WHAT NEEDS TO BE DONE: Reproduce each record exactly.

____ PROVIDED DATA

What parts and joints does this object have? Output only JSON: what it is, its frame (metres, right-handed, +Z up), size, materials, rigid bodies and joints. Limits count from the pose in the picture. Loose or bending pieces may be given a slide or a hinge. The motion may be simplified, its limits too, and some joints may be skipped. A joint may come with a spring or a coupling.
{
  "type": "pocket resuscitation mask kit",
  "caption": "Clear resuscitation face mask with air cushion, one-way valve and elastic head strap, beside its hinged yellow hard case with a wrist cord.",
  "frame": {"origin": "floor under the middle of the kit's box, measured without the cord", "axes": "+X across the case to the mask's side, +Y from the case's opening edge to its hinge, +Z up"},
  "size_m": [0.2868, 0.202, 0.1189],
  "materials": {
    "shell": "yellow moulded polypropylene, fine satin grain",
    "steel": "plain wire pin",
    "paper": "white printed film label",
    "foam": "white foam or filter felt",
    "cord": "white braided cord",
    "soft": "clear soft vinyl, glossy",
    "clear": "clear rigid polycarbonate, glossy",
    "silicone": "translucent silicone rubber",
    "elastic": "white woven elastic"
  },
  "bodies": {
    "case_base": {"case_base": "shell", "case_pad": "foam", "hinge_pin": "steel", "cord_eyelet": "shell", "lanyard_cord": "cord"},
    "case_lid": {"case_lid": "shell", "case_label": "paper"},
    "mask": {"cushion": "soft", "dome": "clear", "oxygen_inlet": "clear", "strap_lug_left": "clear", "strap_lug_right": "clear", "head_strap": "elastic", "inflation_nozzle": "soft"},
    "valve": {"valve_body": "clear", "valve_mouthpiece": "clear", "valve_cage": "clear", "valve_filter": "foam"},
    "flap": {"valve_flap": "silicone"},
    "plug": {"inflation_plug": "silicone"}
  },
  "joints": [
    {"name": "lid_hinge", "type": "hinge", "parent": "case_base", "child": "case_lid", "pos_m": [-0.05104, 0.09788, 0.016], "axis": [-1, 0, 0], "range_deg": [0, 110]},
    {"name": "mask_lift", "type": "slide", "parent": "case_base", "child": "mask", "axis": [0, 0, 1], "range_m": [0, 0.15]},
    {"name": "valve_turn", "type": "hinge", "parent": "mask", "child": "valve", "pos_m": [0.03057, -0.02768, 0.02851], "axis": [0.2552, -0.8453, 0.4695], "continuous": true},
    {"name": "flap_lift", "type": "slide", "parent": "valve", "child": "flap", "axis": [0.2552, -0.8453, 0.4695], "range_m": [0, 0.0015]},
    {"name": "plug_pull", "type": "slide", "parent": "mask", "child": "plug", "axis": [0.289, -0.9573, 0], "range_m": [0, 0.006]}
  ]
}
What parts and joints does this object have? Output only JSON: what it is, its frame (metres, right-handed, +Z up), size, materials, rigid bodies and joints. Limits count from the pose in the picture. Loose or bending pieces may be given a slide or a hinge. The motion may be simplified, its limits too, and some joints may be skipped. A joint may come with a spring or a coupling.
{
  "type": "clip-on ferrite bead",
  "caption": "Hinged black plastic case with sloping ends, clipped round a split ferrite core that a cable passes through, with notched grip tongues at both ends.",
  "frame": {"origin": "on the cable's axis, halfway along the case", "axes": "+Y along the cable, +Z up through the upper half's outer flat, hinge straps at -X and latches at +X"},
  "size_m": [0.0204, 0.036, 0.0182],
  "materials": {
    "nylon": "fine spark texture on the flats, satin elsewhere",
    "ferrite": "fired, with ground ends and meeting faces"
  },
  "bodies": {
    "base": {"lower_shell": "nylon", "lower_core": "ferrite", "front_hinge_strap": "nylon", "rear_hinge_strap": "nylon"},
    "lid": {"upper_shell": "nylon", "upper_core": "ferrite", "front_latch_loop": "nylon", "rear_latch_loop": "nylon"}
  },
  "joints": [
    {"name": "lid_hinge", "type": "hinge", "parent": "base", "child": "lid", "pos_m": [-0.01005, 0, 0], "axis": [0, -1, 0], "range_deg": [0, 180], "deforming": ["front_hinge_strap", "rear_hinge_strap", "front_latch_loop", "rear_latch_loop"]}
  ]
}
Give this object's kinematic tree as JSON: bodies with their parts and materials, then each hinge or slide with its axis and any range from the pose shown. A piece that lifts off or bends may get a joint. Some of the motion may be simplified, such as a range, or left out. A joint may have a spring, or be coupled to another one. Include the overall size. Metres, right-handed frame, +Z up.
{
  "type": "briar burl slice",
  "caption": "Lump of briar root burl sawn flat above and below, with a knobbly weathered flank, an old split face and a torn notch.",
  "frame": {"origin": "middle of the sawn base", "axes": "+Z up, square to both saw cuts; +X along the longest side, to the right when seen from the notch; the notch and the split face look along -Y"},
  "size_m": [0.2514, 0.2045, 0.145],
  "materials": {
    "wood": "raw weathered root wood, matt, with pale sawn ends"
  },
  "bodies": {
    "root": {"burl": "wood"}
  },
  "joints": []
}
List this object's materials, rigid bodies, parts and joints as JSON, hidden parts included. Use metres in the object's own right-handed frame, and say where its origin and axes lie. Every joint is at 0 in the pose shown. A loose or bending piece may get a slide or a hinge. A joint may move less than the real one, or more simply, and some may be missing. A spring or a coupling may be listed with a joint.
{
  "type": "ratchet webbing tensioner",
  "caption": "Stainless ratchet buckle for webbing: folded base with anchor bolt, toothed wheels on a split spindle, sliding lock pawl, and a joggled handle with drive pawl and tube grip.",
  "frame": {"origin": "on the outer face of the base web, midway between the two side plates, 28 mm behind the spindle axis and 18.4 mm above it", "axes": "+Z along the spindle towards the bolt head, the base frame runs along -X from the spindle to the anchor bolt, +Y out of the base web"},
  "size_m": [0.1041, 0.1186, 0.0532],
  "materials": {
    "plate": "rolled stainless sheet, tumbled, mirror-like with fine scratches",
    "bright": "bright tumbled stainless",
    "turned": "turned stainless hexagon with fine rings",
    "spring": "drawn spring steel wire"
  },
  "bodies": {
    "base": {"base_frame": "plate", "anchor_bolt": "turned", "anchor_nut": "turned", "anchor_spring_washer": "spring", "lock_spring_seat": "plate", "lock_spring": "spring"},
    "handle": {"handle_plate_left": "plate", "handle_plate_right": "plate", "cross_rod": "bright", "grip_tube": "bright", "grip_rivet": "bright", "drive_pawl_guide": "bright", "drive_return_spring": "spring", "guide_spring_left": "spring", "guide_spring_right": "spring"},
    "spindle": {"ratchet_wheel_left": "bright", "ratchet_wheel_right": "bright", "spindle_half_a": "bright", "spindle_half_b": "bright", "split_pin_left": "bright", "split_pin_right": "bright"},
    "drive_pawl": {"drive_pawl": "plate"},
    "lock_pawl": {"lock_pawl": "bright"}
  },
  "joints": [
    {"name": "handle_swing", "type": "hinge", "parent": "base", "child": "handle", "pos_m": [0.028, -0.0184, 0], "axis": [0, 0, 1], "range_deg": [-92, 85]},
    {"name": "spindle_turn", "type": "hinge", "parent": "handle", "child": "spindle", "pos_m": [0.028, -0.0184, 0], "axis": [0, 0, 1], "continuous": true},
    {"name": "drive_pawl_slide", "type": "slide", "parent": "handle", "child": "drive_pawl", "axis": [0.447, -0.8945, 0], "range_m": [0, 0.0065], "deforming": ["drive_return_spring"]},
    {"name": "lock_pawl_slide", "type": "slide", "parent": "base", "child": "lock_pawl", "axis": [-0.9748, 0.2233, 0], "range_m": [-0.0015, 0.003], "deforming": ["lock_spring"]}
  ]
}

________

FINAL RESULT:
What parts and joints does this object have? Output only JSON: what it is, its frame (metres, right-handed, +Z up), size, materials, rigid bodies and joints. Limits count from the pose in the picture. Loose or bending pieces may be given a slide or a hinge. The motion may be simplified, its limits too, and some joints may be skipped. A joint may come with a spring or a coupling.
{
  "type": "pocket resuscitation mask kit",
  "caption": "Clear resuscitation face mask with air cushion, one-way valve and elastic head strap, beside its hinged yellow hard case with a wrist cord.",
  "frame": {"origin": "floor under the middle of the kit's box, measured without the cord", "axes": "+X across the case to the mask's side, +Y from the case's opening edge to its hinge, +Z up"},
  "size_m": [0.2868, 0.202, 0.1189],
  "materials": {
    "shell": "yellow moulded polypropylene, fine satin grain",
    "steel": "plain wire pin",
    "paper": "white printed film label",
    "foam": "white foam or filter felt",
    "cord": "white braided cord",
    "soft": "clear soft vinyl, glossy",
    "clear": "clear rigid polycarbonate, glossy",
    "silicone": "translucent silicone rubber",
    "elastic": "white woven elastic"
  },
  "bodies": {
    "case_base": {"case_base": "shell", "case_pad": "foam", "hinge_pin": "steel", "cord_eyelet": "shell", "lanyard_cord": "cord"},
    "case_lid": {"case_lid": "shell", "case_label": "paper"},
    "mask": {"cushion": "soft", "dome": "clear", "oxygen_inlet": "clear", "strap_lug_left": "clear", "strap_lug_right": "clear", "head_strap": "elastic", "inflation_nozzle": "soft"},
    "valve": {"valve_body": "clear", "valve_mouthpiece": "clear", "valve_cage": "clear", "valve_filter": "foam"},
    "flap": {"valve_flap": "silicone"},
    "plug": {"inflation_plug": "silicone"}
  },
  "joints": [
    {"name": "lid_hinge", "type": "hinge", "parent": "case_base", "child": "case_lid", "pos_m": [-0.05104, 0.09788, 0.016], "axis": [-1, 0, 0], "range_deg": [0, 110]},
    {"name": "mask_lift", "type": "slide", "parent": "case_base", "child": "mask", "axis": [0, 0, 1], "range_m": [0, 0.15]},
    {"name": "valve_turn", "type": "hinge", "parent": "mask", "child": "valve", "pos_m": [0.03057, -0.02768, 0.02851], "axis": [0.2552, -0.8453, 0.4695], "continuous": true},
    {"name": "flap_lift", "type": "slide", "parent": "valve", "child": "flap", "axis": [0.2552, -0.8453, 0.4695], "range_m": [0, 0.0015]},
    {"name": "plug_pull", "type": "slide", "parent": "mask", "child": "plug", "axis": [0.289, -0.9573, 0], "range_m": [0, 0.006]}
  ]
}
What parts and joints does this object have? Output only JSON: what it is, its frame (metres, right-handed, +Z up), size, materials, rigid bodies and joints. Limits count from the pose in the picture. Loose or bending pieces may be given a slide or a hinge. The motion may be simplified, its limits too, and some joints may be skipped. A joint may come with a spring or a coupling.
{
  "type": "clip-on ferrite bead",
  "caption": "Hinged black plastic case with sloping ends, clipped round a split ferrite core that a cable passes through, with notched grip tongues at both ends.",
  "frame": {"origin": "on the cable's axis, halfway along the case", "axes": "+Y along the cable, +Z up through the upper half's outer flat, hinge straps at -X and latches at +X"},
  "size_m": [0.0204, 0.036, 0.0182],
  "materials": {
    "nylon": "fine spark texture on the flats, satin elsewhere",
    "ferrite": "fired, with ground ends and meeting faces"
  },
  "bodies": {
    "base": {"lower_shell": "nylon", "lower_core": "ferrite", "front_hinge_strap": "nylon", "rear_hinge_strap": "nylon"},
    "lid": {"upper_shell": "nylon", "upper_core": "ferrite", "front_latch_loop": "nylon", "rear_latch_loop": "nylon"}
  },
  "joints": [
    {"name": "lid_hinge", "type": "hinge", "parent": "base", "child": "lid", "pos_m": [-0.01005, 0, 0], "axis": [0, -1, 0], "range_deg": [0, 180], "deforming": ["front_hinge_strap", "rear_hinge_strap", "front_latch_loop", "rear_latch_loop"]}
  ]
}
Give this object's kinematic tree as JSON: bodies with their parts and materials, then each hinge or slide with its axis and any range from the pose shown. A piece that lifts off or bends may get a joint. Some of the motion may be simplified, such as a range, or left out. A joint may have a spring, or be coupled to another one. Include the overall size. Metres, right-handed frame, +Z up.
{
  "type": "briar burl slice",
  "caption": "Lump of briar root burl sawn flat above and below, with a knobbly weathered flank, an old split face and a torn notch.",
  "frame": {"origin": "middle of the sawn base", "axes": "+Z up, square to both saw cuts; +X along the longest side, to the right when seen from the notch; the notch and the split face look along -Y"},
  "size_m": [0.2514, 0.2045, 0.145],
  "materials": {
    "wood": "raw weathered root wood, matt, with pale sawn ends"
  },
  "bodies": {
    "root": {"burl": "wood"}
  },
  "joints": []
}
List this object's materials, rigid bodies, parts and joints as JSON, hidden parts included. Use metres in the object's own right-handed frame, and say where its origin and axes lie. Every joint is at 0 in the pose shown. A loose or bending piece may get a slide or a hinge. A joint may move less than the real one, or more simply, and some may be missing. A spring or a coupling may be listed with a joint.
{
  "type": "ratchet webbing tensioner",
  "caption": "Stainless ratchet buckle for webbing: folded base with anchor bolt, toothed wheels on a split spindle, sliding lock pawl, and a joggled handle with drive pawl and tube grip.",
  "frame": {"origin": "on the outer face of the base web, midway between the two side plates, 28 mm behind the spindle axis and 18.4 mm above it", "axes": "+Z along the spindle towards the bolt head, the base frame runs along -X from the spindle to the anchor bolt, +Y out of the base web"},
  "size_m": [0.1041, 0.1186, 0.0532],
  "materials": {
    "plate": "rolled stainless sheet, tumbled, mirror-like with fine scratches",
    "bright": "bright tumbled stainless",
    "turned": "turned stainless hexagon with fine rings",
    "spring": "drawn spring steel wire"
  },
  "bodies": {
    "base": {"base_frame": "plate", "anchor_bolt": "turned", "anchor_nut": "turned", "anchor_spring_washer": "spring", "lock_spring_seat": "plate", "lock_spring": "spring"},
    "handle": {"handle_plate_left": "plate", "handle_plate_right": "plate", "cross_rod": "bright", "grip_tube": "bright", "grip_rivet": "bright", "drive_pawl_guide": "bright", "drive_return_spring": "spring", "guide_spring_left": "spring", "guide_spring_right": "spring"},
    "spindle": {"ratchet_wheel_left": "bright", "ratchet_wheel_right": "bright", "spindle_half_a": "bright", "spindle_half_b": "bright", "split_pin_left": "bright", "split_pin_right": "bright"},
    "drive_pawl": {"drive_pawl": "plate"},
    "lock_pawl": {"lock_pawl": "bright"}
  },
  "joints": [
    {"name": "handle_swing", "type": "hinge", "parent": "base", "child": "handle", "pos_m": [0.028, -0.0184, 0], "axis": [0, 0, 1], "range_deg": [-92, 85]},
    {"name": "spindle_turn", "type": "hinge", "parent": "handle", "child": "spindle", "pos_m": [0.028, -0.0184, 0], "axis": [0, 0, 1], "continuous": true},
    {"name": "drive_pawl_slide", "type": "slide", "parent": "handle", "child": "drive_pawl", "axis": [0.447, -0.8945, 0], "range_m": [0, 0.0065], "deforming": ["drive_return_spring"]},
    {"name": "lock_pawl_slide", "type": "slide", "parent": "base", "child": "lock_pawl", "axis": [-0.9748, 0.2233, 0], "range_m": [-0.0015, 0.003], "deforming": ["lock_spring"]}
  ]
}